AI Adoption: It's About Much More Than the Technology

There is a lot of talk about models and platforms. That's the easy part. The harder part — the part most organizations skip — is everything else.
Start With Your People
Before you buy anything, look at who you have. You need someone who actually believes in this and will keep pushing when it gets hard. You need people who know your business deeply enough to spot where AI can help and where it will cause problems. Without that, it doesn't matter how good the technology is.
Your Data Has to Be Accessible
AI needs your internal data to do anything useful. That means your systems need clean, reliable APIs. Audit everything before you commit. Some vendors make this easy. Others make it a nightmare. Know which is which before you're locked in.
Go Slow on Purpose
The biggest mistake I see is organizations treating AI like a switch they can flip. It isn't. Start small. Test carefully. Make sure your business people — not just your developers — understand how your AI processes actually work. If only the programmers know what's happening, you've already lost control.
Figure Out the Costs Honestly
Do the discovery work first. What can actually be automated? What will it save? What will it cost? One workload might run through several models to stay cost efficient. Understand the value before you sign anything.
Not All AI Needs the Same Oversight
There's a real difference between AI that helps someone draft an email and AI that autonomously processes your financials. Treat them differently. The batch invoice example is a good one — let AI do the grunt work overnight, have a human review it in the morning. Your team stops doing repetitive data entry and starts doing quality control.

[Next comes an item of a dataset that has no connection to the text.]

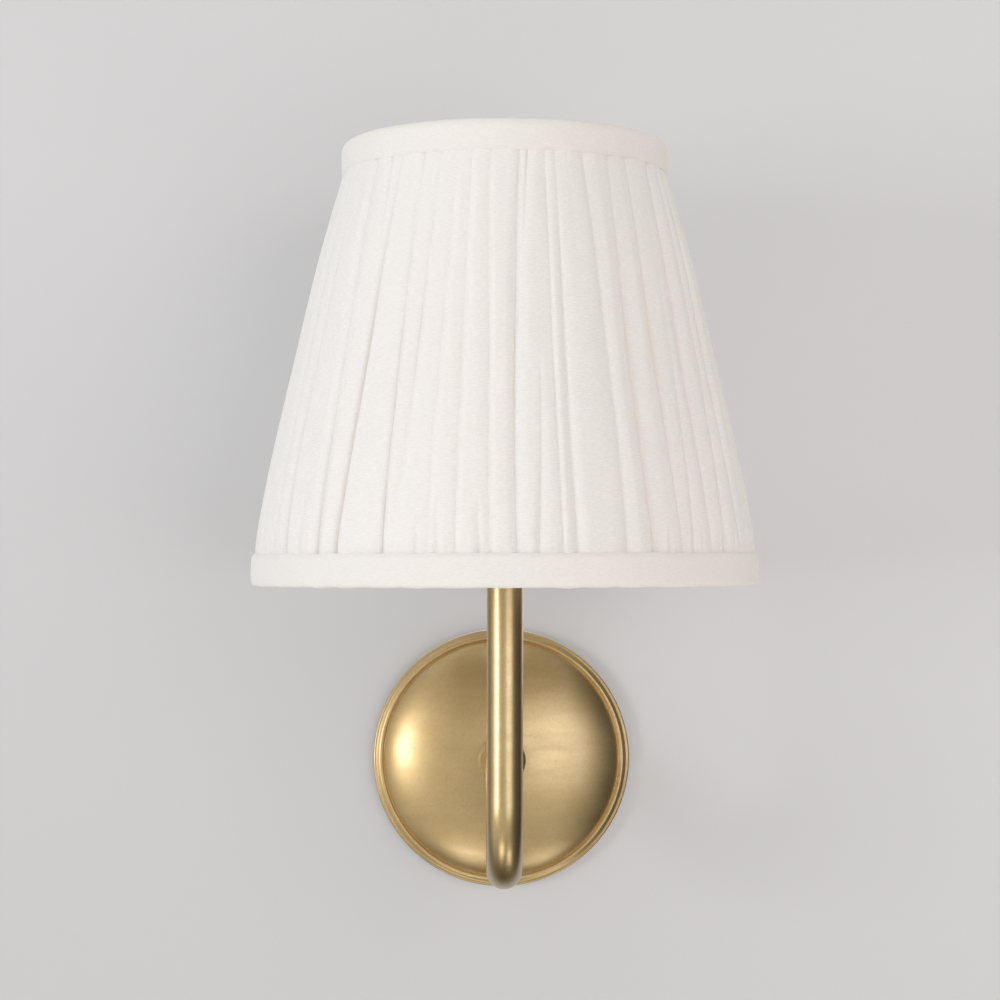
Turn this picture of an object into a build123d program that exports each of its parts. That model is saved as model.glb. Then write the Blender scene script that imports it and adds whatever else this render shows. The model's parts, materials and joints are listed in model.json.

Culture Matters More Than People Admit
Start with productivity tools. When someone drowning in emails discovers that AI can help manage that load, they stop being skeptical. They become your best advocates. That's how you build momentum for the bigger stuff. And keep this straight — AI is a tool for your team, not a member of it.
Security Isn't Optional
Know exactly how every AI system you use handles your data. How long does it keep it? Does it use it for training? For sensitive work, on-premise solutions are worth the conversation. They also keep you running when the cloud doesn't.
Measure What Actually Matters
The metric worth caring about is whether your people are less stressed and doing more meaningful work. That's it. The technology is just the means to that end.
If you're just getting started — slow down. This field is moving fast enough that patience is actually a competitive advantage. Build carefully, check your work, and bring your people with you every step of the way.